(Bias alert: My preferred candidate for the nomination is Mitt Romney.)
First, Hugh Hewitt does us all a favor. He documents Huckabee’s clarification of his views on amending the Constitution and defends Governor Huckabee from some of the more outrageous Internet charges against him. As I said here, if Huckabee thought the Constitution should be changed to conform with the Bible, then Huckabee had committed a serious error.
I suspected that the candidate had misspoken, made that possibility clear, and hoped for clarification. The issue was important enough and the Governor’s words unclear enough that Huckabee was going to have to make it plain that he was not (some how) calling for the imposition of Old Testament law on an unwilling Republic.
Since there are, in fact, a tiny group of fringe Christians who do call for such things, and who are given media and left-wing attention far disproportionate to their numbers or influence, this clarification is of practical importance for any serious candidate.
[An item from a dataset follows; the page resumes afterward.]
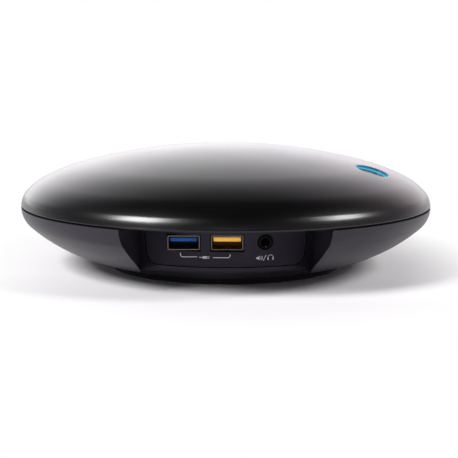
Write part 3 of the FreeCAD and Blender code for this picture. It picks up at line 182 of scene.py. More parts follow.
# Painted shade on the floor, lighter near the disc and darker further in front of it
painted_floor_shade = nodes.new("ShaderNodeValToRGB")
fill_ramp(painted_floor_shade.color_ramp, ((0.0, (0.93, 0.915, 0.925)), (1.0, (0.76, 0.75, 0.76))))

Hewitt links to a Beliefnet interview where Huckabee responds to a question on this issue:
Do you think that on issues other than marriage and the life of the unborn that the Constitution should be brought into conformity with the Bible, which is what that quote seemed to suggest?
No, I was specifically talking about those two issues. Those were the only two issues I spoke about in the speech, and that was the point. I’m not suggesting that we say, “Okay, the Bible says you should tithe, so now in the Constitution we’re going to amend it to say everyone tithes.”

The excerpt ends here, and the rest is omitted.